Michael Medved claims that the New Hampshire court's ruling, linked below, is a setback for gay rights and gay marriage. If homosexual sex isn't sex, legally. Eugene Volokh quotes the New Hampshire decision, "Homosexuals and heterosexuals engaging in the same acts are treated the same because our interpretation of the term 'adultery' excludes all non-coital sex acts, whether between persons of the same or opposite gender." Medved may be right. The argument for gay marriage is that there is no difference between the relationship of a heterosexual married couple and that of a homosexual couple. But the New Hampshire court points out that the point of its laws concerning marriage, and adultery as a ground for divorce, is that marriage is intended for the procreation of children, and only heterosexual intercourse, as opposed to other forms of sexual behavior, produces children. "Adultery is committed whenever there is an intercourse from which spurious issue may arise . . . ," and that, says the court, is why adultery entitles the innocent party to a divorce. The main point of marriage, then, is give legal sanction to traditional families.
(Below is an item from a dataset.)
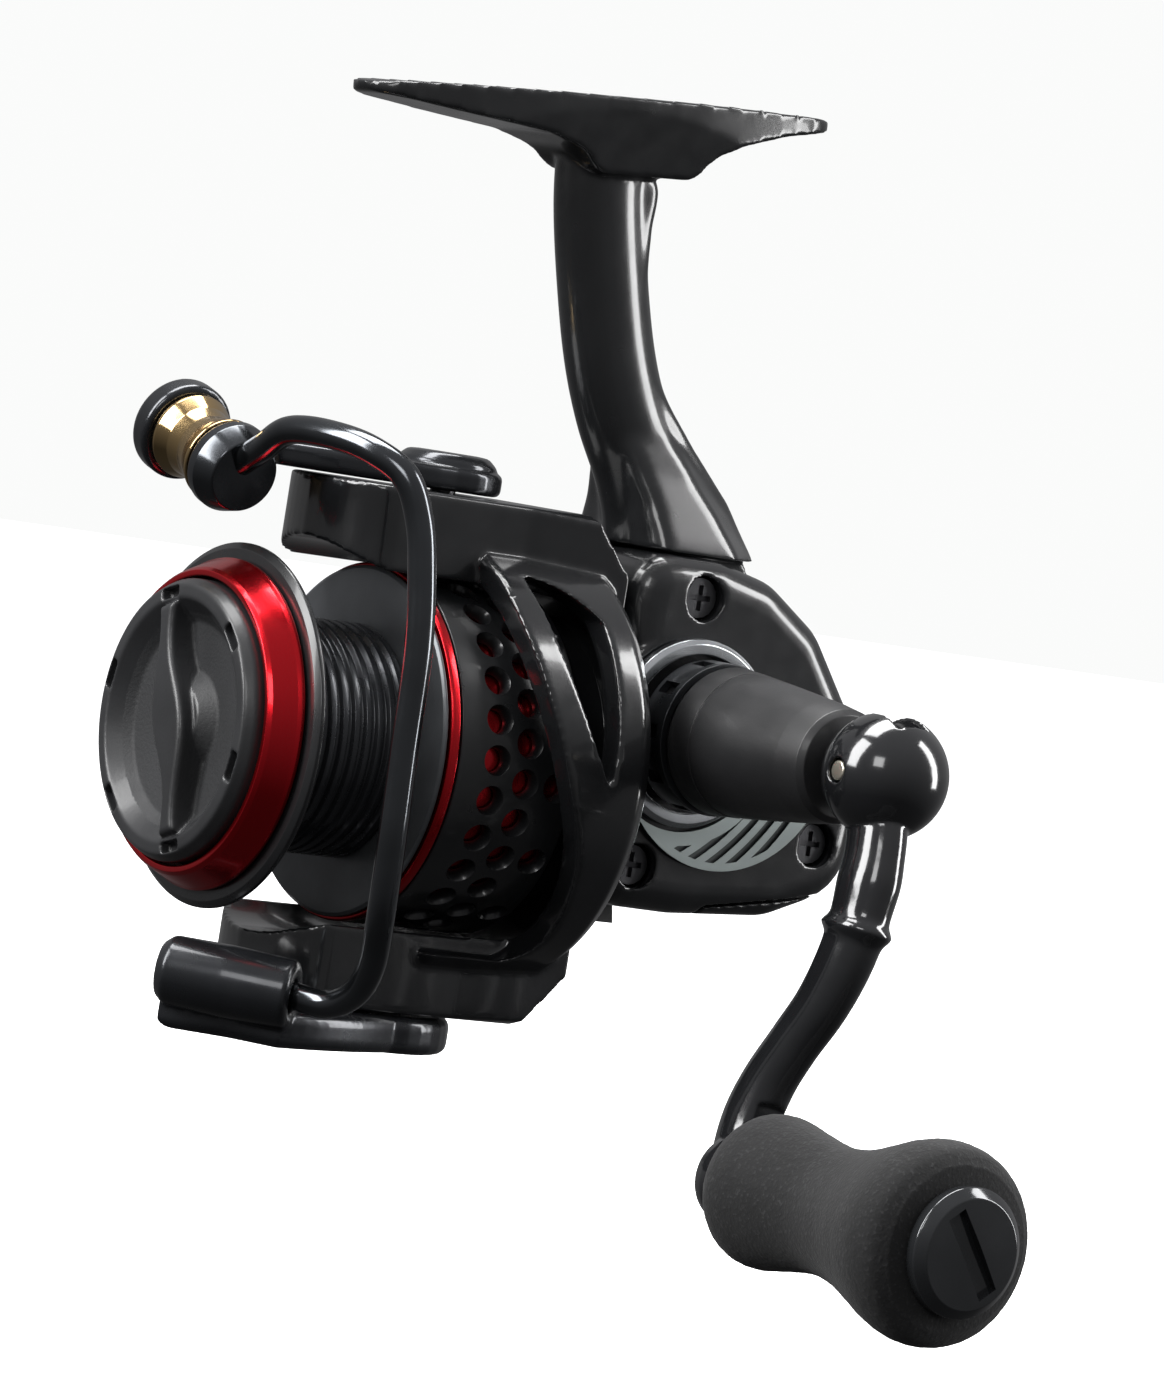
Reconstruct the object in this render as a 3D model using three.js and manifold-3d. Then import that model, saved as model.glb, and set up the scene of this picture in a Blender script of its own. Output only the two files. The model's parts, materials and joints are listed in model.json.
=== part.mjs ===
// Open-face spinning reel for a fishing rod: millimetres, +Z up to the rod foot,
// +Y rearwards along the spool axis, +X towards the handle. The origin is the
// centre of the flat strip on top of the foot.
import * as THREE from 'three';
import * as BufferGeometryUtils from 'three/addons/utils/BufferGeometryUtils.js';
import Module from 'manifold-3d';

const wasm = await Module();
wasm.setup();

// ---- driving dimensions ----
const GAP = 0.3;              // clearance between neighbouring pieces
const SPOOL_Z = -81.7;        // height of the spool axis below the foot
const LIP_R = 22;             // radius of the spool's front flange
const ARBOR_R = 14.3;         // radius the line is wound on
const SPOOL_FRONT = -37.3;    // inner face of the front flange
const SPOOL_BACK = -20.5;     // inner face of the rear flange
const SKIRT_END = -1;         // rear edge of the skirt
const WALL = 1.7;             // skirt wall
const SHAFT_R = 1.5;          // main shaft
const PIVOT_Y = -12;          // bail pivot axis, along Z
const ARM_R = LIP_R + 9.5;    // flat outer faces of the rotor arms
const ARM_HALF = 11;          // half width of a rotor arm
const CRANK_Y = 20.1;         // handle axis, along X
const CRANK_Z = SPOOL_Z + 6.9;
const CRANK_R = 50.6;         // crank radius
const CRANK_BACK = -10.6;      // degrees the arm leans back at rest
const BODY_HALF = 13.5;       // half thickness of the gear housing
const FOOT_FRONT = -33;       // foot ends, along its own length
const FOOT_REAR = 35.75;
const FOOT_HALF = 7.6;        // half width of the foot
const FOOT_TILT = 5;          // degrees between foot and spool axis
const GEAR_OFF = 11.5;        // handle axis to tooth contact, along Y
const GEAR_TEETH = 32;
const PINION_TEETH = 8;
const OSC_MODULE = 0.8333;
const OSC_DRIVE_TEETH = 12;
const OSC_TEETH = 22;
const STROKE = 6.5;           // spool travel
const STROKE_BACK = 5.5;      // part of it that lies behind the rest position

// ---- sizes that follow from them ----
const FLANGE_T = 1.7;
const SKIRT_R = LIP_R - 0.1;
const SKIRT_IN = SKIRT_R - WALL;
const SLEEVE_R = SKIRT_IN - GAP;
const HUB_R = SLEEVE_R - 1.3;
const HUB_IN = HUB_R - 1.4;
const NOSE_R = HUB_IN - 0.7;
const NOSE_IN = NOSE_R - 1.2;
const CAGE_IN = LIP_R + 1.9;
const CAGE_OUT = LIP_R + 5.5;
const FLAT_T = SPOOL_FRONT - FLANGE_T;
const RAD = Math.PI / 180;
const HOLES = 28;             // skirt holes around one row

const group = new THREE.Group();
group.name = 'spinning_reel';

// ---- small helpers ----
const v2 = (pts) => pts.map(([a, b]) => new THREE.Vector2(a, b));
const v3 = (pts) => pts.map(([a, b, c]) => new THREE.Vector3(a, b, c));
const shapeOf = (pts) => new THREE.Shape(v2(pts));

function solid(geometry) {
  const g = new THREE.BufferGeometry();
  g.setAttribute('position', geometry.getAttribute('position').clone());
  if (geometry.index) g.setIndex(geometry.index.clone());
  const m = BufferGeometryUtils.mergeVertices(g, 1e-4);
  const tri = [];
  for (let i = 0; i < m.index.count; i += 3) {
    const a = m.index.getX(i);
    const b = m.index.getX(i + 1);
    const c = m.index.getX(i + 2);
    if (a !== b && b !== c && c !== a) tri.push(a, b, c);
  }
  const mesh = new wasm.Mesh({
    numProp: 3,
    vertProperties: new Float32Array(m.getAttribute('position').array),
    triVerts: new Uint32Array(tri),
  });
  return new wasm.Manifold(mesh);
}

const join = (first, ...rest) => rest.reduce((a, b) => a.add(b), first);
const cut = (first, ...rest) => rest.reduce((a, b) => a.subtract(b), first);

const BASIS = {
  x: new THREE.Matrix4().makeBasis(...v3([[0, 1, 0], [0, 0, 1], [1, 0, 0]])),
  y: new THREE.Matrix4().makeBasis(...v3([[0, 0, 1], [1, 0, 0], [0, 1, 0]])),
  z: new THREE.Matrix4(),
};

// An outline swept along an axis. Outline pairs are (y, z) for x, (z, x) for y
// and (x, y) for z.
function extrude(axis, shape, from, to, bevel = 0, segments = 2) {
  const g = new THREE.ExtrudeGeometry(shape, {
    depth: to - from - 2 * bevel,
    bevelEnabled: bevel > 0,
    bevelThickness: bevel,
    bevelSize: bevel,
    bevelOffset: -bevel,
    bevelSegments: segments,
    curveSegments: 5,
  });
  g.translate(0, 0, from + bevel);
  g.applyMatrix4(BASIS[axis]);
  return solid(g);
}

// A profile of (radius, position) pairs turned about an axis.
function turn(axis, profile, centre, segments = 28) {
  const first = profile[0];
  const last = profile[profile.length - 1];
  const open = first[0] === 0 && last[0] === 0;
  const pts = open ? profile : [...profile, first];
  const g = new THREE.LatheGeometry(v2(pts), segments);
  if (axis === 'x') g.rotateZ(-Math.PI / 2);
  if (axis === 'z') g.rotateX(Math.PI / 2);
  g.translate(...centre);
  return solid(g);
}

function rod(axis, r, from, to, centre, segments = 20) {
  return turn(axis, [[0, from], [r, from], [r, to], [0, to]], centre, segments);
}

function ring(axis, rIn, rOut, from, to, centre, segments = 24) {
  return turn(axis, [[rIn, from], [rOut, from], [rOut, to], [rIn, to]], centre, segments);
}

function box(x0, x1, y0, y1, z0, z1) {
  const g = new THREE.BoxGeometry(x1 - x0, y1 - y0, z1 - z0);
  g.translate((x0 + x1) / 2, (y0 + y1) / 2, (z0 + z1) / 2);
  return solid(g);
}

function ball(r, centre, segments = 20) {
  const arc = [];
  for (let i = 0; i <= segments / 2; i += 1) {
    const a = -Math.PI / 2 + (2 * Math.PI * i) / segments;
    const end = i === 0 || i === segments / 2;
    arc.push([end ? 0 : r * Math.cos(a), r * Math.sin(a)]);
  }
  return turn('z', arc, centre, segments);
}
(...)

This argument has lots of holes, since it is now possible to conceive children outside of the womb, and homosexual couples can "procreate" with the contribution of a womb or sperm from a third party. Still, these arrangements have more in common with adoptions than with traditional marriage, which has the distinction of producing children whose are the progeny of both marriage partners. No "gay" marriage can ever do that.